Zum Jahreswechsel können Vorsätze hilfreich sein, selbst wenn sie bereits im Januar bröckeln. Auch gute Wünsche sind sinnvoll, weil sie einen Erwartungshorizont für das neue Jahr öffnen, obwohl wir wissen, dass nicht alles in Erfüllung gehen kann, was wir uns erhoffen.
Versprechen aus dem alten Jahr soll man auf jeden Fall einlösen und nicht aufschieben. Aus diesem Grund mache ich die Ankündigung aus meinem letzten Wochenbrief wahr und versuche, etwas über «musikalisches Denken» zu schreiben.
Ausgangspunkt ist die «Inventio 1» von Johann Sebastian Bach (1685 – 1750). Dieses kurze Musikstück dauert kaum mehr als eine Minute, ist aber ein wundervolles Beispiel dafür, wie klar Musik gedacht werden kann.
Das ganze Stück entwickelt Bach aus den ersten acht Noten. Das tut er nicht einfach durch blosse Wiederholung, sondern indem er das Motiv umkehrt oder die ersten vier Noten augmentiert (in der Länge verdoppelt). Zudem macht Bach Abstecher in andere Tonarten, bis er dann am Schluss erwartungsgemäss in C-Dur abschliesst.
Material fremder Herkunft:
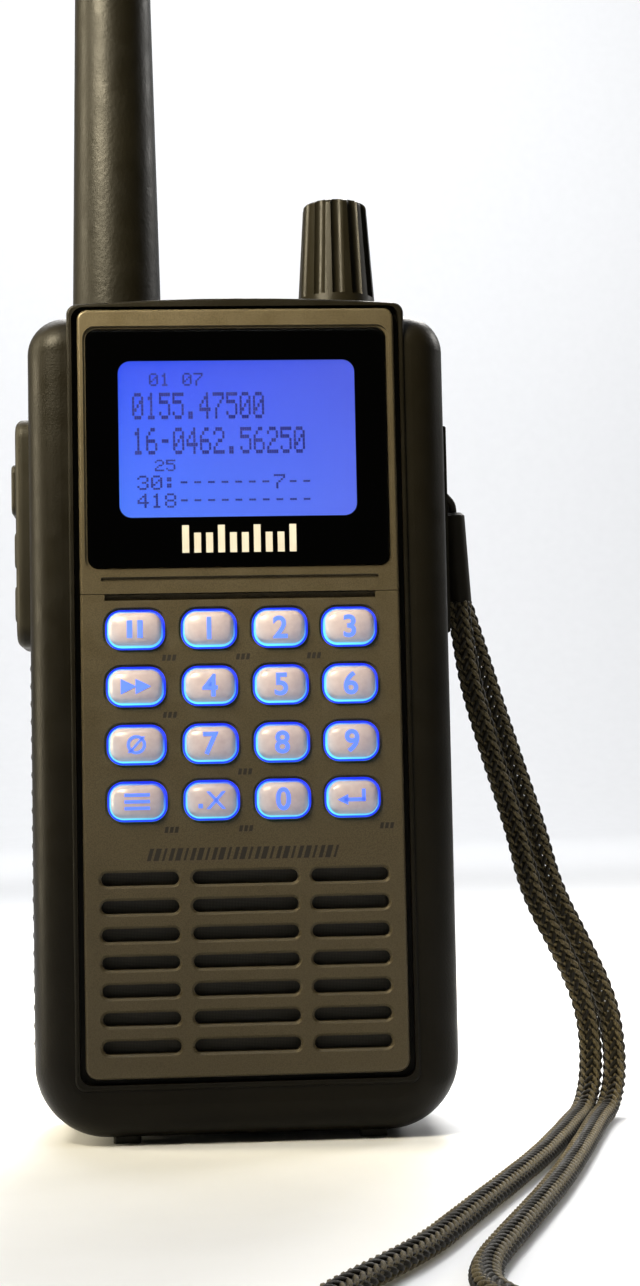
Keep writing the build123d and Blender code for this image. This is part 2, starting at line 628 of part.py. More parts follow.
with BuildPart() as battery_cells:
    for index, x in enumerate((-CELL_PITCH, 0, CELL_PITCH)):
        low = CELL_LOW if index != 1 else TRAY_LOW + 1.4
        nub = low if index == 1 else low + CELL_LENGTH - 1.2
        body_low = low + 1.2 if index == 1 else low
        post(x, CELL_DEPTH, body_low, body_low + CELL_LENGTH - 1.2, CELL_RADIUS)
        post(x, CELL_DEPTH, nub, nub + 1.2, 2.7)
write(battery_cells, "battery_cells")

spring_room = TRAY_TOP - 1.4 - CELL_LOW - CELL_LENGTH
with BuildPart() as battery_springs:
    for index, x in enumerate((-CELL_PITCH, 0, CELL_PITCH)):
        low = TRAY_LOW + 1.4 if index != 1 else TRAY_LOW + 1.4 + CELL_LENGTH
        room = CELL_LOW - TRAY_LOW - 1.4 if index != 1 else TRAY_TOP - 1.4 - low
        for coil in range(3):
            with Locations(Location((x, FRONT + CELL_DEPTH, low + 0.3 + coil * (room - 0.6) / 2))):
                Torus(4.2 - 0.6 * (coil if index != 1 else 2 - coil), 0.29)
write(battery_springs, "battery_springs")

with BuildPart() as battery_contacts:
    for x in (-CELL_PITCH, 0, CELL_PITCH):
        for low in (TRAY_LOW + 1, TRAY_TOP - 1.4):
            with BuildSketch(above(x, CELL_DEPTH, low)):
                Rectangle(12.0, 11.0)
            extrude(amount=0.4)
write(battery_contacts, "battery_contacts")

# ---- Belt clip ----
ear_inner = CLIP_HALF + 0.4
with BuildPart() as clip_base:
    slab(CLIP_PIN_Z - 12, CLIP_PIN_Z + 10, ear_inner + EAR_THICK, BODY_DEPTH, BODY_DEPTH + 2.0, corner=1.5)
    for side in (-1, 1):
        with BuildSketch(right_side(side * (ear_inner + EAR_THICK / 2))):
            with Locations((FRONT + CLIP_PIN_DEPTH, CLIP_PIN_Z)):
                Circle(3.0)
            with Locations((FRONT + (BODY_DEPTH + CLIP_PIN_DEPTH) / 2 + 0.5, CLIP_PIN_Z)):
                Rectangle(CLIP_PIN_DEPTH - BODY_DEPTH - 1, 6.0)
            with Locations((FRONT + CLIP_PIN_DEPTH, CLIP_PIN_Z)):
                Circle(CLIP_PIN_RADIUS, mode=Mode.SUBTRACT)
        extrude(amount=EAR_THICK / 2, both=True)
write(clip_base, "clip_base")

with BuildPart() as clip_pin:
    with BuildSketch(right_side(0)):
        with Locations((FRONT + CLIP_PIN_DEPTH, CLIP_PIN_Z)):
            Circle(CLIP_PIN_RADIUS)
    extrude(amount=ear_inner + EAR_THICK, both=True)
write(clip_pin, "clip_pin")

clip_back = BODY_DEPTH + CLIP_DEPTH
with BuildPart() as belt_clip:
    with BuildSketch(right_side(0)):
        with BuildLine():
            Polyline(
                (FRONT + clip_back - CLIP_PLATE, CLIP_TOP),
                (FRONT + clip_back - CLIP_PLATE, CLIP_LOW + 8),
                (FRONT + BODY_DEPTH + 5.2, CLIP_LOW + 4),
                (FRONT + BODY_DEPTH + 5.6, CLIP_LOW + 1.5),
                (FRONT + clip_back - 0.6, CLIP_LOW),
                (FRONT + clip_back, CLIP_LOW + 8),
                (FRONT + clip_back, CLIP_TOP - 6),
                (FRONT + clip_back - 1.2, CLIP_TOP),
                close=True,
            )
        make_face()
    extrude(amount=CLIP_HALF, both=True)
    with BuildSketch(right_side(0)):
        with Locations((FRONT + CLIP_PIN_DEPTH, CLIP_PIN_Z)):
            Circle(2.4)
        with Locations((FRONT + (CLIP_PIN_DEPTH + clip_back - CLIP_PLATE) / 2 + 0.2, CLIP_PIN_Z)):
            Rectangle(clip_back - CLIP_PLATE - CLIP_PIN_DEPTH + 0.4, 4.8)
    extrude(amount=CLIP_HALF, both=True)
    with BuildSketch(right_side(0)):
        with Locations((FRONT + CLIP_PIN_DEPTH, CLIP_PIN_Z)):
            Circle(3.1)
    extrude(amount=3.2, both=True, mode=Mode.SUBTRACT)
    with BuildSketch(right_side(0)):
        with Locations((FRONT + CLIP_PIN_DEPTH, CLIP_PIN_Z)):
            Circle(CLIP_PIN_RADIUS + RUNNING)
    extrude(amount=CLIP_HALF + 1, both=True, mode=Mode.SUBTRACT)
write(belt_clip, "belt_clip")

with BuildPart() as clip_spring:
    for coil in range(5):
        with Locations(Location((-2.4 + 1.2 * coil, FRONT + CLIP_PIN_DEPTH, CLIP_PIN_Z), (0, 90, 0))):
            Torus(1.9, 0.4)
write(clip_spring, "clip_spring")

# ---- Fasteners and feet ----
with BuildPart() as case_screws:
    for side in (-1, 1):
        for height in BOSS_HEIGHTS:
            pillar(side * BOSS_X, height, SCREW_RADIUS, 9.0, BODY_DEPTH - 1.8)
            pillar(side * BOSS_X, height, SCREW_HEAD, BODY_DEPTH - 1.8, BODY_DEPTH - 0.6)
            for angle in (0, 90):
                with BuildSketch(facing(BODY_DEPTH - 1.1)):
                    with Locations(Location((side * BOSS_X, height, 0), angle)):
                        Rectangle(2.0, 0.45)
                extrude(amount=-1, mode=Mode.SUBTRACT)
write(case_screws, "case_screws")

with BuildPart() as rubber_feet:
    for x in (-17.5, 18.0):
        for depth in (6.5, 24.5):
            with BuildSketch(above(x, depth, 0)):
                RectangleRounded(3.9, 3.4, 0.6)
            extrude(amount=BODY_BOTTOM)
write(rubber_feet, "rubber_feet")


# ---- Wrist strap ----
def bend_radii(points):
    """Largest tangent arcs: 0.45 of the shorter run over the tangent of half the turn."""
    radii = []
    for before, here, after in zip(points, points[1:], points[2:]):
        run_in = Vector(*here) - Vector(*before)
        run_out = Vector(*after) - Vector(*here)
        turn = radians(run_in.get_angle(run_out))
        radii.append(0.45 * min(run_in.length, run_out.length) / tan(turn / 2))
    return radii


def route_tube(points, radius):
    """Round tube along straight runs and tangent arcs, in the part that is open."""
    with BuildLine() as route:
        FilletPolyline(*points, radius=bend_radii(points))
    with BuildSketch(Plane(origin=points[0], z_dir=Vector(*points[1]) - Vector(*points[0]))) as section:
        Circle(radius)
    sweep(section.sketch, path=route.wire())
    return route.wire().length


lug_x = BODY_WIDTH / 2 + LUG_REACH - 1.2
STRING_ROUTE = [
    (33.8, FRONT + 22.1, SLEEVE_HIGH),
    (33.6, FRONT + 21.7, SLEEVE_HIGH + 1.5),
    (lug_x + 0.5, FRONT + 20.9, LUG_Z - 0.6),
    (lug_x, FRONT + 23.0, LUG_Z + 0.8),
    (lug_x + 0.5, FRONT + 25.1, LUG_Z - 0.6),
    (33.6, FRONT + 24.3, SLEEVE_HIGH + 1.5),
    (33.8, FRONT + 23.9, SLEEVE_HIGH),
]
with BuildPart() as strap_string:
    route_tube(STRING_ROUTE, STRING_RADIUS)
write(strap_string, "strap_string")

SLEEVE_TOP = (33.8, FRONT + 23.0, SLEEVE_HIGH)
SLEEVE_END = (34.6, FRONT + 23.0, SLEEVE_LOW)
with BuildPart() as strap_sleeve:
    sleeve_plane = Plane(origin=SLEEVE_TOP, x_dir=(0, 1, 0), z_dir=Vector(*SLEEVE_END) - Vector(*SLEEVE_TOP))
    with BuildSketch(sleeve_plane):
        SlotOverall(5.4, 2 * SLEEVE_RADIUS)
    extrude(amount=(Vector(*SLEEVE_END) - Vector(*SLEEVE_TOP)).length)
    chamfer(faces().sort_by(Axis.Z)[-1].edges(), 0.5)
write(strap_sleeve, "strap_sleeve")

CORD_ROUTE = [
    (34.2, 0.9, 78.5),
    (34.9, 0.4, 69.0),
    (38.4, 0.9, 56.0),
    (42.1, 1.4, 44.3),
    (44.4, 1.0, 33.4),
    (48.8, 0.8, 24.8),
    (52.1, 1.5, 17.2),
    (53.0, 1.2, 10.7),
    (52.2, -2.0, 4.9),
    (49.9, -7.7, 1.6),
    (46.7, -17.2, 1.6),
    (43.2, -28.0, 1.6),
    (37.8, -44.0, 1.6),
    (30.9, -61.5, 1.6),
    (23.4, -80.0, 1.6),
    (17.1, -96.0, 1.6),
    (10.2, -108.0, 1.6),
    (4.4, -118.5, 1.6),
    (1.4, -128.0, 1.6),
    (4.5, -138.1, 1.6),
    (14.3, -142.2, 1.6),
    (23.7, -137.4, 1.6),
    (26.1, -127.1, 1.6),
    (20.5, -118.1, 1.6),
    (21.6, -106.5, 1.6),
    (26.2, -93.0, 1.6),
    (31.6, -77.8, 1.6),
    (37.3, -61.0, 1.6),
    (42.5, -44.0, 1.6),
    (47.3, -27.5, 1.6),
    (50.7, -15.6, 1.6),
    (53.7, -7.2, 1.6),
    (56.0, -1.6, 5.0),
    (56.7, 2.0, 10.8),
    (55.8, 3.6, 17.4),
    (52.4, 3.8, 25.2),
    (48.1, 4.3, 33.9),
    (45.5, 4.6, 44.6),
    (41.5, 4.4, 57.0),
    (38.0, 4.7, 69.0),
    (35.1, 4.2, 78.5),
]
with BuildPart() as strap_cord:
    cord_length = route_tube(CORD_ROUTE, CORD_RADIUS)
write(strap_cord, "strap_cord")

print("cord radii", [round(r, 1) for r in bend_radii(CORD_ROUTE)])
print("string radii", [round(r, 1) for r in bend_radii(STRING_ROUTE)])
print("cord length", round(cord_length, 1))
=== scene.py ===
"""The looks of a handheld radio scanner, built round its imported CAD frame. Units are metres."""
import math

import bmesh
import bpy
import numpy as np
from mathutils import Matrix, Vector


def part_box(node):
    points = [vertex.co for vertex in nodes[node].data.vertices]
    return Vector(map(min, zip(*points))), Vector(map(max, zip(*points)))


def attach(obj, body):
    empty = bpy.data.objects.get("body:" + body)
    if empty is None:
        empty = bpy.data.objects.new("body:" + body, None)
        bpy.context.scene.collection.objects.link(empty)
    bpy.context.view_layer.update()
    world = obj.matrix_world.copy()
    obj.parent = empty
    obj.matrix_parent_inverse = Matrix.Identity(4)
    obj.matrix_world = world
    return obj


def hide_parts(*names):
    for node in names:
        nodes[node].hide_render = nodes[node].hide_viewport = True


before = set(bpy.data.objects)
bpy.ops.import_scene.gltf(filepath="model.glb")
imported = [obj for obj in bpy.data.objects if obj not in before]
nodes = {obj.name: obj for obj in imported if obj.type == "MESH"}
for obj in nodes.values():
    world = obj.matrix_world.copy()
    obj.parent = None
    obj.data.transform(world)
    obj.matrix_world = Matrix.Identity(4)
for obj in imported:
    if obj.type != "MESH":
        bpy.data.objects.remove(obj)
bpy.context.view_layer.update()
MM = 0.001

# ---- Places, all worked out from the frame ----
PANEL_LOW, PANEL_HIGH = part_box("keypad_panel")
LENS_LOW, LENS_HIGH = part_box("display_lens")
GLASS_LOW, GLASS_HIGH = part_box("lcd_glass")
FRONT = PANEL_LOW.y
CAP_MARGIN = 0.75 * MM  # from the edge of a key's hidden flange to the edge of its cap
CASE = "case"


# ---- Materials ----
class Finish:
    """A Principled material whose colour, roughness and relief come from procedural nodes."""

    def __init__(self, name, color, roughness, metallic=0.0, specular=0.5):
        self.material = bpy.data.materials.new(name)
        self.material.use_nodes = True
        self.tree = self.material.node_tree
        self.shader = self.tree.nodes["Principled BSDF"]
        self.set("Base Color", (*color, 1.0))
        self.set("Roughness", roughness)
        self.set("Metallic", metallic)
        self.set("Specular IOR Level", specular)
        self.place = self.node("ShaderNodeTexCoord")

    def set(self, socket, value):
        self.shader.inputs[socket].default_value = value

    def node(self, kind, **inputs):
        made = self.tree.nodes.new(kind)
        for socket, value in inputs.items():
            self.feed(made, socket.replace("_", " "), value)
        return made

    def feed(self, made, socket, value):
        if isinstance(value, bpy.types.NodeSocket):
            self.tree.links.new(value, made.inputs[socket])
        else:
            made.inputs[socket].default_value = value

    def drive(self, socket, output):
        self.tree.links.new(output, self.shader.inputs[socket])

    def spot(self, stretch=(1, 1, 1)):
        """Place on the piece, in metres, scaled along each axis."""
        mapping = self.node("ShaderNodeMapping", Vector=self.place.outputs["Object"])
        mapping.inputs["Scale"].default_value = stretch
        return mapping.outputs["Vector"]

    def noise(self, per_metre, detail=2.0, stretch=(1, 1, 1)):
        made = self.node("ShaderNodeTexNoise", Vector=self.spot(stretch), Scale=per_metre, Detail=detail)
        return made.outputs["Fac"]

    def cells(self, per_metre, stretch=(1, 1, 1)):
        made = self.node("ShaderNodeTexVoronoi", Vector=self.spot(stretch), Scale=per_metre)
        return made

    def waves(self, per_metre, axis, distortion=0.0):
        made = self.node("ShaderNodeTexWave", Vector=self.spot(), Scale=per_metre, Distortion=distortion)
        made.bands_direction = axis
        return made.outputs["Fac"]

    def level(self, value, low, high, to_low=0.0, to_high=1.0):
        made = self.node("ShaderNodeMapRange", Value=value)
        for socket, number in zip(("From Min", "From Max", "To Min", "To Max"), (low, high, to_low, to_high)):
            made.inputs[socket].default_value = number
        return made.outputs["Result"]

    def blend(self, factor, first, second):
        made = self.node("ShaderNodeMix")
        made.data_type = "RGBA"
        self.feed(made, 0, factor)
        for socket, value in ((6, first), (7, second)):
            plain = isinstance(value, bpy.types.NodeSocket)
            self.feed(made, socket, value if plain else (*value, 1.0))
        return made.outputs[2]

    def math(self, operation, first, second=0.0):
        made = self.node("ShaderNodeMath")
        made.operation = operation
        self.feed(made, 0, first)
        self.feed(made, 1, second)
        return made.outputs[0]

    def along(self, axis, coordinate="Object"):
        """One coordinate of the place on the piece, or of its own normal."""
        parts = self.node("ShaderNodeSeparateXYZ", Vector=self.place.outputs[coordinate])
        return parts.outputs[axis]

    def color(self, output):
        self.drive("Base Color", output)

    def roughness(self, value, low, high):
        self.drive("Roughness", self.level(value, 0.3, 0.7, low, high))

    def relief(self, height, strength, depth):
        bump = self.node("ShaderNodeBump", Height=height)
        bump.inputs["Strength"].default_value = strength
        bump.inputs["Distance"].default_value = depth
        self.drive("Normal", bump.outputs["Normal"])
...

Jeder Ton in dieser Invention steht in Beziehung zum Anfangsmotiv und zum Gesamtkonzept des Stücks.
Musikalisches Denken bedeutet hier, einen Gedanken in verschiedenen Ausformungen durchzuspielen. Es geht darum, eine Idee zu variieren, sie weiterzuführen und in unterschiedlichen Kontexten zu verstehen.
Wer solche Musik spielt, wird vielleicht begreifen, dass man als einzelner Mensch – wie die einzelnen Noten bei Bach – immer in einem grösseren Kontext steht.
Das zweite Beispiel stammt aus Dimitri Schostakowitschs 5. Symphonie von 1937. Nachdem Schostakowitsch heftig wegen zu moderner Kompositionen angegriffen worden war, versuchte er mit diesem grossen Werk, sich bei der politischen Macht zu rehabilitieren. Das gelang ihm tatsächlich. Wenn man aber genau hinhört, merkt man, dass er sich keineswegs einfach unterworfen hatte. So bestehen beispielsweise die letzten Takte der Symphonie aus einer obsessiven Wiederholung des Tons D. D wie Dimitri. Schostakowitsch wiederholt laut und hämmernd ein D: Ich, Dimitri, lebe als Mensch mit eigenen Bedürfnissen und eigenen Wünschen, trotz aller stalinistischen Unterdrückung.
Aus meiner Sicht passen diese musikalischen Gedanken gut zum neuen Jahr, in das wir gemeinsam als KUE gehen. Es ist mir bewusst, wie stark der Druck in den letzten Jahren zugenommen hat, auch wenn er in nichts vergleichbar ist mit dem stalinistischen Regime. Die Pandemie hat vieles noch verschärft. Gerade die Schülerinnen und Schüler müssen liefern, sich einordnen, Regeln befolgen, sie werden geleitet durch allerlei Einflüsse (Stichwort Algorithmen, soziale Medien, politische Positionen). Dabei stehen die Jugendlichen in einer Phase der Selbstfindung, in der sie aus Zwängen ausbrechen und sich als Individuen bestätigen wollen.
In diesem Spannungsfeld ist es nicht einfach, sich zurechtzufinden. Das gilt für die Schülerinnen und Schüler ebenso wie für die Erwachsenen.
Ich wünsche für 2022 allen Schülerinnen und Schülern, allen Eltern und allen, die an der KUE arbeiten, gutes Gelingen im Finden des Ausgleichs zwischen persönlichen und gesellschaftlichen Ansprüchen.
Und wer gerne noch eine andere Form von musikalischem Denken ausprobieren möchte, dem empfehle ich dieses wunderbare Stück Musik (Link) von Jean-Philippe Rameau (1683 – 1764).